* BEGIN Material provided *

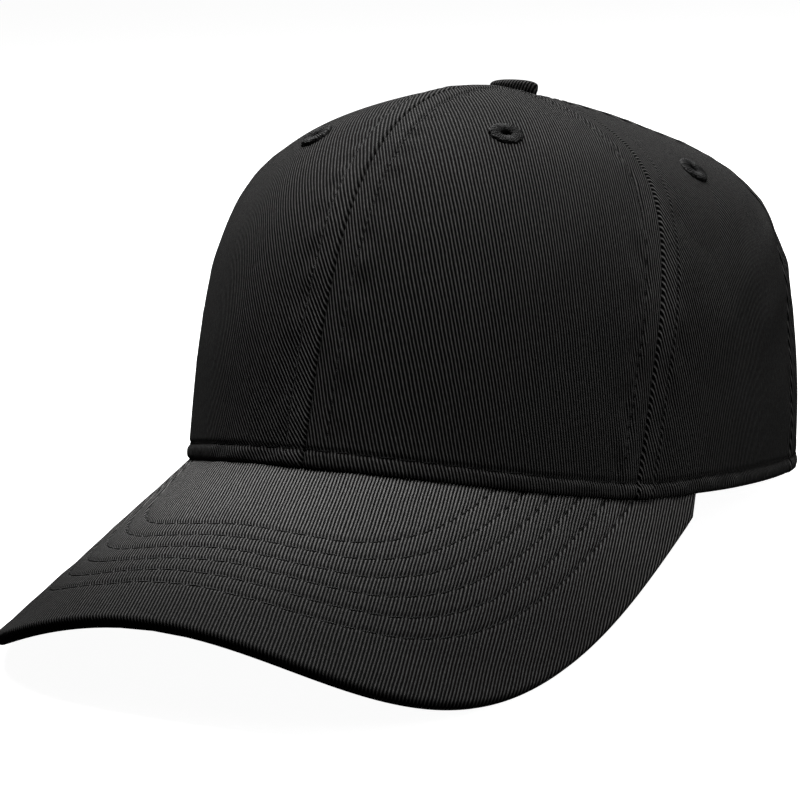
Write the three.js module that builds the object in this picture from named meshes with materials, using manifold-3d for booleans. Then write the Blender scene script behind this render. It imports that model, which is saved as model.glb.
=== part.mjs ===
// A six-panel structured baseball cap with a curved visor and a hook-and-loop closure at the back.
// Millimetres. The cap's own frame has +X to the wearer's left, -Y to the front and +Z up through the
// button, with z = 0 near the rim. The exported group tilts that frame so that the cap stands on a table.
import * as THREE from "three";
import { mergeVertices } from "three/addons/utils/BufferGeometryUtils.js";
import Module from "manifold-3d";

const wasm = await Module();
wasm.setup();

// ---------------------------------------------------------------- driving dimensions

const RAD = Math.PI / 180;
const GAP = 0.3; // clearance between neighbouring pieces

// Head opening: an oval, wider towards the back than at the front, measured from its widest place.
const FRONT_LENGTH = 109;
const BACK_LENGTH = 108;
const HALF_WIDTH = 79.4;
const EGG = 0.089;
const BACK_FULLNESS = 0.178;

// Crown: each meridian is a cubic Bezier curve from the rim to the apex. Its four shape numbers are given
// at the front, the side and the back, and blend around the crown.
const CROWN_HEIGHT = 107.1;
const APEX_Y = 7;
const CROWN_SHAPE = {
  bulge: [-0.098, 0.007, -0.053], // how far the wall leans out above the rim, as a share of the radius
  wallHandle: [51.3, 83.5, 49.6], // height over which the wall stays upright
  topHandle: [0.861, 0.961, 0.749], // how far out the top stays flat, as a share of the radius
  topDrop: [-1.5, 16.6, 12], // how far the top falls on its way out
};
const REST_TILT = 9.59 * RAD; // the front is raised by this much when the cap stands on a table
const REST_SHIFT = [0, 33, 15.21]; // puts the origin under the middle of the standing cap

// Seams between panels, as azimuths from the front, and how far each swings forward at the rim.
const SEAMS = {
  front: { azimuth: 0, swing: 0 },
  frontSide: { azimuth: 67 * RAD, swing: 7.2 * RAD },
  sideBack: { azimuth: 108.7 * RAD, swing: -2.4 * RAD },
  back: { azimuth: Math.PI, swing: 0 },
};

// Visor: a sheet that falls forward at a slope and curls down at both sides.
const VISOR_SLOPE = 22.9 * RAD;
const VISOR_RADIUS = 107.6; // of its curl, at a middling distance from its centre line
const VISOR_CURL_GROWTH = -0.227; // how much tighter it curls towards its side edges
const VISOR_CURL_REACH = 90;
const VISOR_LENGTH = 70.2;
const VISOR_HALF_WIDTH = 88.2;
const VISOR_SQUARENESS = 3.54;
const VISOR_CENTRE_BACK = 71.5;
const VISOR_HEIGHT = 7.6; // height of its root at the centre of the front
const VISOR_END = 73.5 * RAD; // azimuth where its edge meets the rim
const VISOR_END_MARGIN = 1 * RAD;
const CORNER_TAPER = 2.6; // how far its side edges are drawn in at its back corners, to end under the hem
const CORNER_TAPER_SPAN = [55, 71]; // over this distance behind the rim's foremost place
const VISOR_TUCK = 2.8; // how far it reaches in under the crown
const BACK_RIM_HEIGHT = 1.5;

// Layers, outside to inside.
const PANEL = [0, -1.0];
const BUCKRAM = [-1.3, -2.0];
const TAPE_OVER_BUCKRAM = [-2.3, -2.9];
const TAPE_OVER_PANEL = [-1.3, -1.9];
const FOAM = [-3.2, -4.6];
const SWEATBAND = [-4.9, -5.7];
const LABEL = [-6.0, -6.4];
const VISOR_TOP = [-0.3, -0.9];
const VISOR_BOARD = [-1.2, -2.8];
const VISOR_UNDER = [-3.1, -3.7];

const HEM_OVER_VISOR = 1.3; // the panels' lower edge stands this far above the visor
const HEM_OVER_RIM = 0.3; // and this far above the rim behind it
const HEM_STEP = [6 * RAD, 18 * RAD]; // it changes over between these azimuths behind the visor's end
const SWEATBAND_SPAN = [1.8, 33]; // lower and upper edge above the rim
const FOAM_SPAN = [3.5, 31];
const BAND_END = 2; // the bands stop this far from the rear cut-out
const LABEL_AZIMUTH = 130 * RAD;
const LABEL_WIDTH = 16 * RAD;
const LABEL_BOTTOM = 8;
const LABEL_HEIGHT = 15;
const BUCKRAM_INSET = 1.5;
const BOARD_INSET = 1.2;
const TAPE_WIDTH = 14;
const TAPE_NARROWING = 0.85; // towards the apex a tape is no wider than this share of its distance from it
const TAPE_BOTTOM = 3.5; // the tapes' lower end above the rim, clear of the visor's root
const TAPE_TOP_RADIUS = 12.5; // and their upper end's distance from the apex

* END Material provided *

- Goal
Restate the first line and every line after it, word for word, stopping once the line with "const BACK_FULLNESS = 0.178;" is done.

- Reply to the exercise
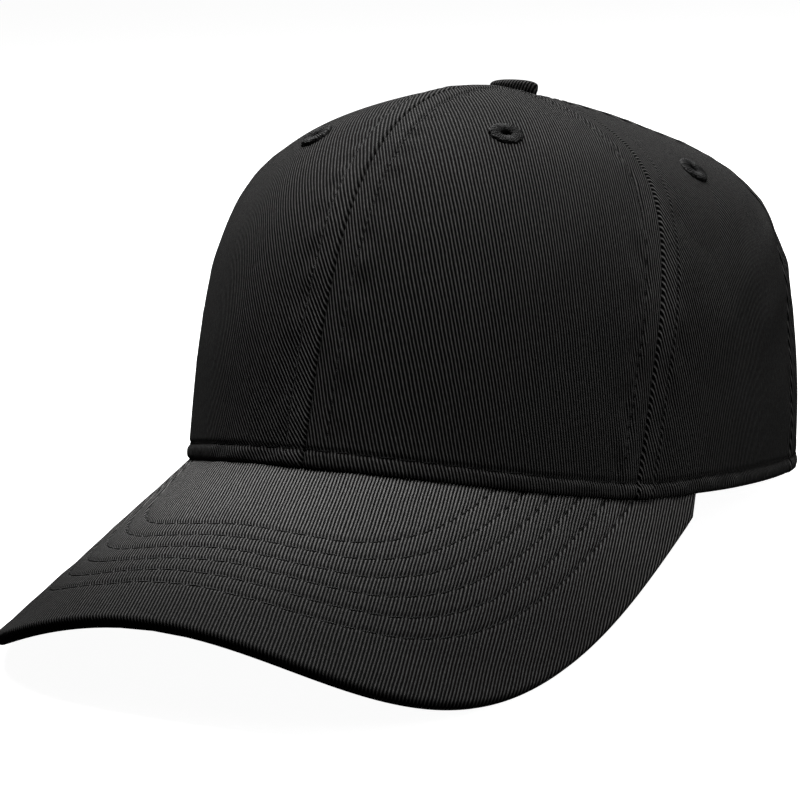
Write the three.js module that builds the object in this picture from named meshes with materials, using manifold-3d for booleans. Then write the Blender scene script behind this render. It imports that model, which is saved as model.glb.
=== part.mjs ===
// A six-panel structured baseball cap with a curved visor and a hook-and-loop closure at the back.
// Millimetres. The cap's own frame has +X to the wearer's left, -Y to the front and +Z up through the
// button, with z = 0 near the rim. The exported group tilts that frame so that the cap stands on a table.
import * as THREE from "three";
import { mergeVertices } from "three/addons/utils/BufferGeometryUtils.js";
import Module from "manifold-3d";

const wasm = await Module();
wasm.setup();

// ---------------------------------------------------------------- driving dimensions

const RAD = Math.PI / 180;
const GAP = 0.3; // clearance between neighbouring pieces

// Head opening: an oval, wider towards the back than at the front, measured from its widest place.
const FRONT_LENGTH = 109;
const BACK_LENGTH = 108;
const HALF_WIDTH = 79.4;
const EGG = 0.089;
const BACK_FULLNESS = 0.178;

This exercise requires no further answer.